Quick hits that actually matter
- Expect quiet weeks. When a new post lands, it’s usually a release, a bug thread, or a “what happened to REP?” question worth scanning.
- Old UI links and exchange notes can mislead you. Treat every link like a museum label: check the date first.
- Use it to understand the why behind design choices. That perspective pays off when you compare with today’s platforms.
What the broader data says (and why that still matters)
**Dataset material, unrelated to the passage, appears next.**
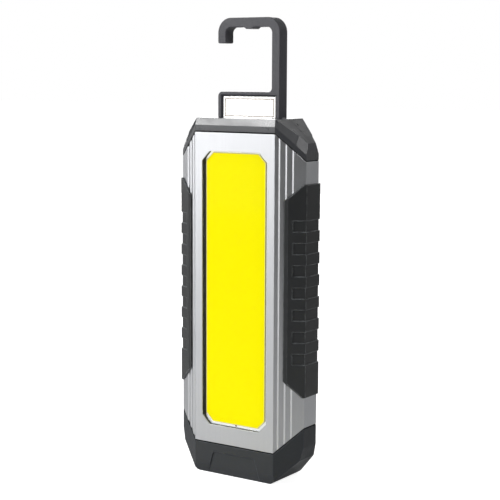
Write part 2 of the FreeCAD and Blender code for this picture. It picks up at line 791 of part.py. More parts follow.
def make_hook():
    body = new_body("hook")
    right, left = "hook_half_width", "-hook_half_width"
    inner = "(hook_half_width - hook_bar)"
    ceiling = "(hook_top - hook_bar)"
    corners = [(left, "hook_bottom"), (right, "hook_bottom"), (right, "hook_top"),
               (left, "hook_top"), (left, "hook_tip"), (f"-{inner}", "hook_tip"),
               (f"-{inner}", ceiling), ("-tooth_half_width", ceiling),
               ("-tooth_tip_half_width", f"{ceiling} - tooth_height"),
               ("tooth_tip_half_width", f"{ceiling} - tooth_height"),
               ("tooth_half_width", ceiling), (inner, ceiling), (inner, "hook_loop_top"),
               (left, "hook_loop_top")]
    loop = rectangle(("-loop_half_width", "loop_half_width"), ("loop_bottom", "loop_ceiling"))
    outlines = [[(x, up(z)) for x, z in outline] for outline in (corners, loop)]
    pad(body, "XZ_Plane", "-hook_front", HOOK_BACK, outlines)
    bevel_edges(body, "loop_bevel", is_loop_front_edge)
    pin = ("pivot_y", up("pivot_height"), "pin_radius + pin_play")
    pocket(body, "YZ_Plane", "-hook_half_width - 1", "hook_half_width + 1", circles=[pin])
    top, tip = up("hook_top"), up("hook_tip")
    round_edges(body, "hook_corner", upright_at((right, left), (top, top)))
    round_edges(body, "hook_corner - hook_bar + 0.2",
                upright_at((inner, f"-{inner}"), (up(ceiling), up(ceiling))))
    round_edges(body, "hook_shelf_round", upright_at((left, inner), (up("hook_loop_top"),) * 2))
    round_edges(body, "hook_tip_round", upright_at((left, f"-{inner}"), (tip, tip)))
    round_edges(body, "hook_thickness / 2 - 0.1", is_foot_edge)
    round_edges(body, "hook_face_round", is_hook_face_edge)


def is_loop_front_edge(edge):
    """The four edges of the loop's mouth."""
    spot = middle(edge)
    inside = abs(spot.x) < value("loop_half_width + 0.1")
    between = value(up("loop_bottom - 0.1")) < spot.z < value(up("loop_ceiling + 0.1"))
    level = near(edge.Vertexes[0].Y, edge.Vertexes[-1].Y)
    return inside and between and level and near(spot.y, value("-hook_front"))


def is_foot_edge(edge):
    """The two long bottom edges, rounded so that the foot can turn in its slot."""
    spot = middle(edge)
    return near(spot.z, value(up("hook_bottom"))) and abs(spot.x) < 1


def is_hook_face_edge(edge):
    """Edges around the front and back faces above the plateau, outside the loop."""
    spot = middle(edge)
    if spot.z < value(up("loop_ceiling")) + 1:
        return False
    faces = (value("-hook_front"), value(HOOK_BACK))
    flat = near(edge.Vertexes[0].Y, edge.Vertexes[-1].Y)
    return flat and any(near(spot.y, face) for face in faces)


def make_magnet():
    """A nickel-plated steel cup at the back of the loop's bevel, with the magnet set in it."""
    half = "(loop_half_width - 0.1)"
    low, high = up("loop_bottom + 0.1"), up("loop_ceiling - 0.1")
    face, floor = "(magnet_sink - hook_front)", "(magnet_sink + magnet_depth - hook_front)"
    cup = new_body("magnet_cup")
    pad(cup, "XZ_Plane", face, f"{floor} + magnet_cup_base",
        [rectangle((f"-{half}", half), (low, high))])
    hollow = rectangle((f"magnet_rim - {half}", f"{half} - magnet_rim"),
                       (f"{low} + magnet_rim", f"{high} - magnet_rim"))
    pocket(cup, "XZ_Plane", f"{face} - 1", floor, [hollow])
    block = new_body("magnet_block")
    inset = "(magnet_rim + magnet_gap)"
    outline = rectangle((f"{inset} - {half}", f"{half} - {inset}"),
                        (f"{low} + {inset}", f"{high} - {inset}"))
    pad(block, "XZ_Plane", face, floor, [outline])
    round_edges(block, "magnet_corner", is_along_y)


def is_along_y(edge):
    first, last = edge.Vertexes[0].Point, edge.Vertexes[-1].Point
    return near(first.x, last.x) and near(first.z, last.z)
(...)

Prediction markets as a concept aren’t dead; the user base shifted. Public dashboards show strong 2024–2025 activity on retail-friendly platforms (Dune: Polymarket is a useful reference). And yes, the academic backdrop still supports the idea that markets can aggregate information well—see accessible overviews like Wolfers & Zitzewitz’s work on prediction markets (NBER) and the track record of the Iowa Electronic Markets. That’s why I keep r/Augur on hand: it documents the trade-offs that next-gen platforms are trying to fix.
Rule of thumb I use: if a thread mentions gas estimates that assume mainnet-only usage, or links to a deprecated Augur UI, I treat it as history, not a playbook.
Your next steps
- Bookmark r/Augur for reference and scan new posts monthly. It won’t flood your feed, and the occasional update is worth it.
- Cross-check anything procedural against current code and docs: GitHub and the latest docs or site you use.
- Verify token listings before moving funds. Check live markets pages for REP/REPv2 and confirm tickers on your exchange of choice.
- Track where traders actually are: follow active communities and dashboards (for example, Polymarket analytics, Omen/Gnosis channels, and non-crypto forecasting hubs like Metaculus).
- Keep an eye on L2. If you see credible posts about lower fees or new deployments, validate them and test with small amounts first.
Final word
Use r/Augur as a smart reference, not a single source of truth. Check dates, confirm listings, and compare notes with live platforms and L2 roadmaps. That simple workflow keeps me accurate, saves me hours, and helps separate what’s historical from what’s actually actionable today.